The end of the time change in 2021?

Practically since its inception, the transition from summer to winter time and vice versa has been an issue on which to debate and in which the positions used to not give ground. Popularly, the argument best known and used by those who were in favor of the time change was that of the energy saving that it entailed. However, it has been a long time since the fearful years after the oil crisis and consumption is no longer so tied to the hours of sunshine. People have changed their habits and ways of consuming, so it is currently questioned whether this is still a valid argument.

Based on numerous scientific studies indicating the negative effects of the time change on human health and a series of concerns expressed by citizens in various initiatives, in February 2018 the European Parliament published a resolution urging the Commission to conduct a “comprehensive assessment of the current directive on daylight saving time arrangements.” A public consultation was held, the results of which indicated that an overwhelming majority of the population was in favor of the abolition of the seasonal time change.

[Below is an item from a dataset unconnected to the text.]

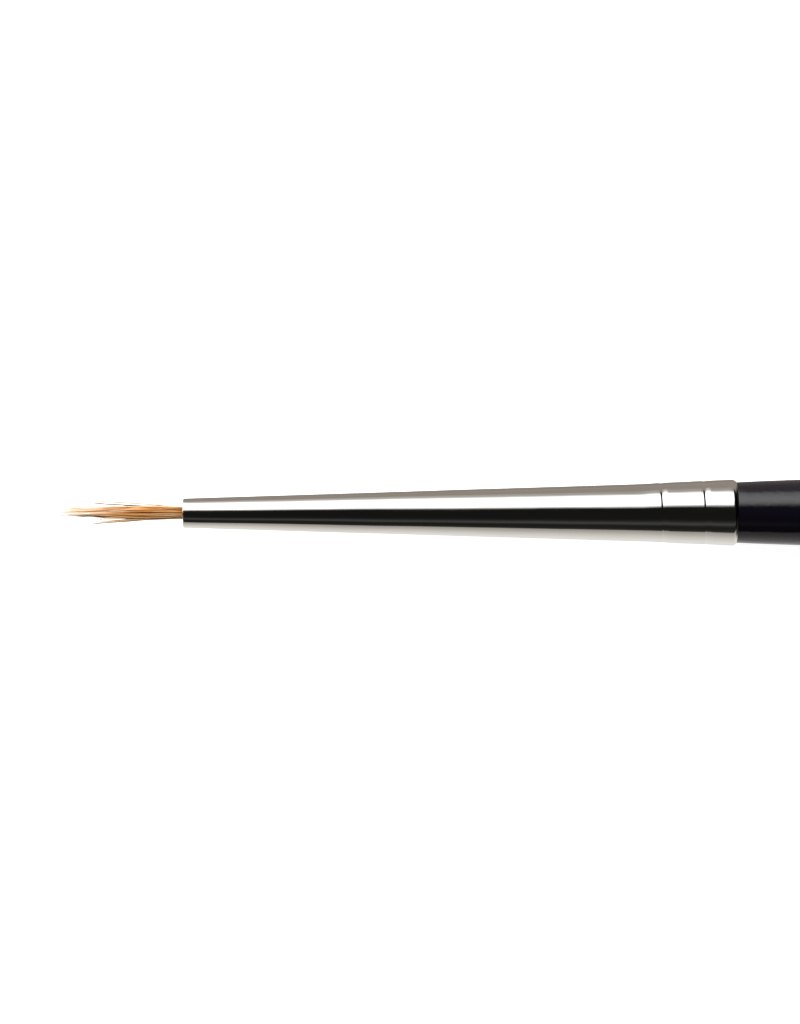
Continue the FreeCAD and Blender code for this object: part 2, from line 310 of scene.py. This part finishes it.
def set_liquid_material(name, thin, thick, glossy, cloudy):
    """Set glue or resin: cloudy amber with a slightly uneven skin."""
    material, shader, add, wire = new_material(name)
    cloud = stretched(add, 1100, (1, 1, 1), 4)
    wire(ramp(add, cloud, [(0.3, thick), (0.7, thin)]), "Base Color")
    wire(ranged(add, cloud, 0.3, 0.7, glossy, cloudy), "Roughness")
    wire(bumped(add, cloud, 4e-6), "Normal")
    return material


def thread_material():
    """Waxed thread: its ply shows as slanted bands."""
    material, shader, add, wire = new_material("binding_thread")
    place = add("TexCoord").outputs["Object"]
    ply = add("TexWave", {"Vector": place, "Scale": 5200, "Distortion": 2.0, "Detail": 2},
              bands_direction="DIAGONAL").outputs["Fac"]
    wire(ramp(add, ply, [(0.1, (0.50, 0.44, 0.33)), (0.9, (0.80, 0.75, 0.63))]), "Base Color")
    wire(ranged(add, ply, 0, 1, 0.75, 0.55), "Roughness")
    wire(bumped(add, ply, 10e-6), "Normal")
    return material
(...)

For the proposal to have legal effect, the Council of the European Union and the European Parliament have to reach an agreement.

In March 2019, the European Parliament adopted its position on the Commission’s proposal, supporting the end of time changes by 2021 . The Council, for its part, has not yet determined its position. If this measure is adopted, each country will have to decide whether to stick with winter or summer time. Countries that want to stick with winter time would change their time clocks for the last time in October 2021.

The main stumbling block for this proposal to be approved is that, if some countries stick with one schedule and others with the other, these differences could affect the functioning of the European Union’s single market.